Planning Your Vegetarian Diet with Your Oral Health in Mind

If you’ve been following a vegetarian or vegan diet, you know that there’s much more to living a healthy life than simply avoiding meat products. Making sure your diet includes enough protein, as well as any nutrients that are primarily available in animal products, takes planning, and there’s no one-menu-fits-all solution.

Why? Because there’s no one menu that will suit all vegetarians. Specific vegetarian diets can allow for many different options:

  • Vegan—a plant-based diet which excludes meat, fish, dairy, and egg products
  • Ovo-vegetarian—includes eggs as a dietary option, but no dairy
  • Lacto-vegetarian— includes dairy as a dietary option, but no eggs
  • Lacto-ovo-vegetarian—a meat-free diet which allows both dairy products and eggs

If you are a pescatarian, who eats fish on occasion, or a flexitarian, who sometimes includes meat in a meal, your menu options are even broader.

So let’s look at the big picture—a healthy vegetarian diet is really more concerned with the foods you do eat for nutrition rather than the foods you don’t. You can create a meal plan rich in all your essential nutrients with a little research, no matter which type of vegetarian diet is your go-to choice.

And while you’re constructing your ideal menu guidelines, don’t forget about your dental nutrition!

In terms of keeping your teeth and gums their healthiest, what important vitamins and minerals are often missing from vegetarian and vegan diets? Let’s look at three of them.

  • Calcium

Calcium is essential for maintaining strong bones and tooth enamel. Without enough calcium, a weakened jawbone leads to loose, and even lost, teeth. The acids in our food and the acids created by oral bacteria also weaken the minerals in enamel, including calcium. These weak spots can eventually become cavities. A diet rich in calcium not only supports the bones holding our teeth, but can even help repair, or remineralize, enamel which has been weakened by acidic erosion.
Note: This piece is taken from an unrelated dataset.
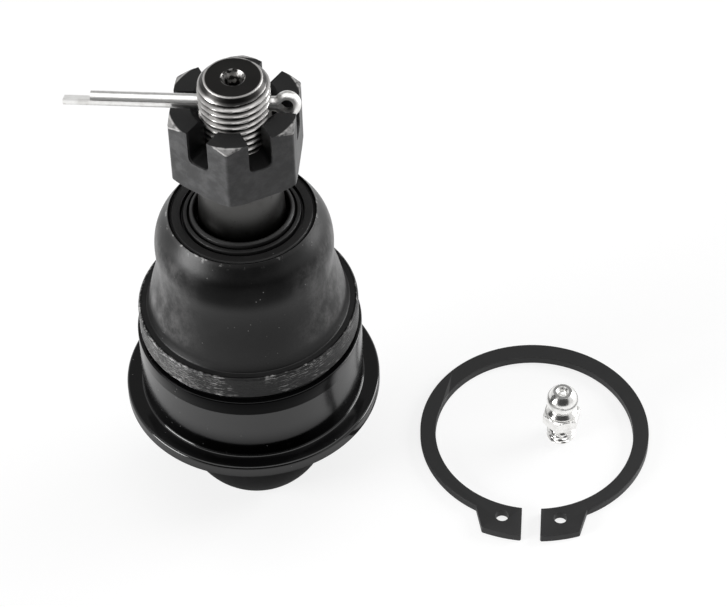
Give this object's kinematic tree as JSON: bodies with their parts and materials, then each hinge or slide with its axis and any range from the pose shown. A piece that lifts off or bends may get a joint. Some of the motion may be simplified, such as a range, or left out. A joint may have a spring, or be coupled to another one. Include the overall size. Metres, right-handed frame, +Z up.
{
  "type": "suspension ball joint",
  "caption": "Press-in suspension ball joint: flanged round housing, rubber boot, tapered stud with castle nut and cotter pin, loose snap ring and grease fitting.",
  "frame": {"origin": "centre of the flat at the bottom of the domed end cover, on the joint's axis, where the grease port opens", "axes": "+Z up the stud, +X towards the loose snap ring, -Y towards the viewer"},
  "size_m": [0.1154, 0.0544, 0.1104],
  "materials": {
    "black_coat": "gloss black electrocoat",
    "matt_black_coat": "matt black coat on drawn steel",
    "boot_rubber": "satin black rubber",
    "stud_steel": "turned alloy steel, oiled grey",
    "nut_steel": "dark grey phosphate",
    "zinc_steel": "bright zinc plate",
    "ring_steel": "black phosphated spring steel",
    "spring_steel": "oiled spring steel",
    "bearing_metal": "sintered iron, oil soaked"
  },
  "bodies": {
    "housing": {"housing": "black_coat", "end_cover": "matt_black_coat", "pressure_cup": "bearing_metal", "preload_spring": "spring_steel"},
    "swivel": {"dust_boot": "boot_rubber", "boot_bead_ring": "spring_steel", "upper_bearing": "bearing_metal"},
    "tilt": {"boot_top_ring": "spring_steel"},
    "stud": {"ball_stud": "stud_steel", "castle_nut": "nut_steel"},
    "cotter_pin": {"cotter_pin": "zinc_steel"},
    "snap_ring": {"snap_ring": "ring_steel"},
    "grease_fitting": {"grease_fitting": "zinc_steel", "check_spring": "spring_steel"},
    "check_ball": {"check_ball": "spring_steel"}
  },
  "joints": [
    {"name": "stud_azimuth", "type": "hinge", "parent": "housing", "child": "swivel", "pos_m": [0, 0, 0.0317], "axis": [0, 0, 1], "continuous": true},
    {"name": "stud_tilt", "type": "hinge", "parent": "swivel", "child": "tilt", "pos_m": [0, 0, 0.0317], "axis": [1, 0, 0], "range_deg": [-22, 22], "deforming": ["dust_boot"]},
    {"name": "stud_spin", "type": "hinge", "parent": "tilt", "child": "stud", "pos_m": [0, 0, 0.0317], "axis": [0, 0, 1], "continuous": true},
    {"name": "cotter_pull", "type": "slide", "parent": "stud", "child": "cotter_pin", "axis": [0.9962, -0.0872, 0], "range_m": [0, 0.048]},
    {"name": "snap_ring_lift", "type": "slide", "parent": "housing", "child": "snap_ring", "axis": [0, 0, 1], "range_m": [0, 0.03]},
    {"name": "grease_fitting_lift", "type": "slide", "parent": "housing", "child": "grease_fitting", "axis": [0, 0, 1], "range_m": [0, 0.03]},
    {"name": "check_ball_press", "type": "slide", "parent": "grease_fitting", "child": "check_ball", "axis": [0, 0, -1], "range_m": [0, 0.0008], "stiffness_N_per_m": 400, "springref_m": -0.0015, "deforming": ["check_spring"]}
  ]
}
For vegetarians who include dairy in their diets, dairy products are a great way to include calcium. Milk, cheese, and yogurt are traditional and rich sources of this mineral.

For vegans, it’s a bit more challenging, but still doable! Non-dairy foods providing calcium include dark green vegetables (kale, broccoli, spinach), certain types of tofu, and fortified cereals, juices, and non-dairy milks.

  • Vitamin D

Now you’re ready to put that calcium to work by making sure you have enough vitamin D in your diet. Vitamin D not only helps keep our bones healthy, it also enables our bodies to absorb calcium. Bonus—it’s been linked to better gum health in several studies.

So how to get more vitamin D? If you eat dairy, most dairy products have been fortified with vitamin D. If eggs are a part of your diet, egg yolks are a great source. Pescatarians can enjoy the benefits of vitamin D from fatty fish such as tuna and salmon.

Because we get most of our vitamin D from sun exposure or foods derived from animals, plant-based foods are not a practical way to obtain the vitamin D you need. But, just as non-vegetarians can get plentiful vitamin D from fortified dairy products, vegans also have options. Try adding cereals, juices, and non-dairy milks fortified with this essential nutrient to your diet, or take a vegan vitamin D supplement.

  • Vitamin B12

Vitamin B12 is essential for healthy red blood cells, nerve cell development, brain function, and DNA production. (This is why it’s especially important for pregnant and nursing women.) Vitamin B12 can also impact your oral health. A B12 deficiency can cause a swollen, sore, or inflamed tongue, loss of taste, and gum, tongue, and mouth ulcers.

Unfortunately, vitamin B12 is reliably found only in animal foods and nutritional yeasts. If you would prefer an egg-free and dairy-free diet, look to B12 supplements or B12-fortified cereals, plant-based milks, energy bars, and other vegan options. This is a good subject to discuss with your physician, because even supplements and fortified foods might not provide enough B12.

In fact, the doctor can be vital resources when you’re planning your healthiest vegetarian diet. The next time you visit our Beloit, Kansas office, ask for recommendations for supplements if you’re concerned that diet alone can’t provide for all of your nutrition essentials. Finally, care should be taken to ensure that, even with supplements, you get the proper amount of the vitamins and minerals you need.

As a vegetarian, you are used to the concept of care. Whether it was concern for nutrition, the planet, the animal world, or another reason that drew you to a vegetarian diet, be sure to care for your body as well as your dietary choices. Careful planning can ensure a diet which supports not only your general health, but your oral health, for a lifetime of nourishing—and well-nourished—smiles.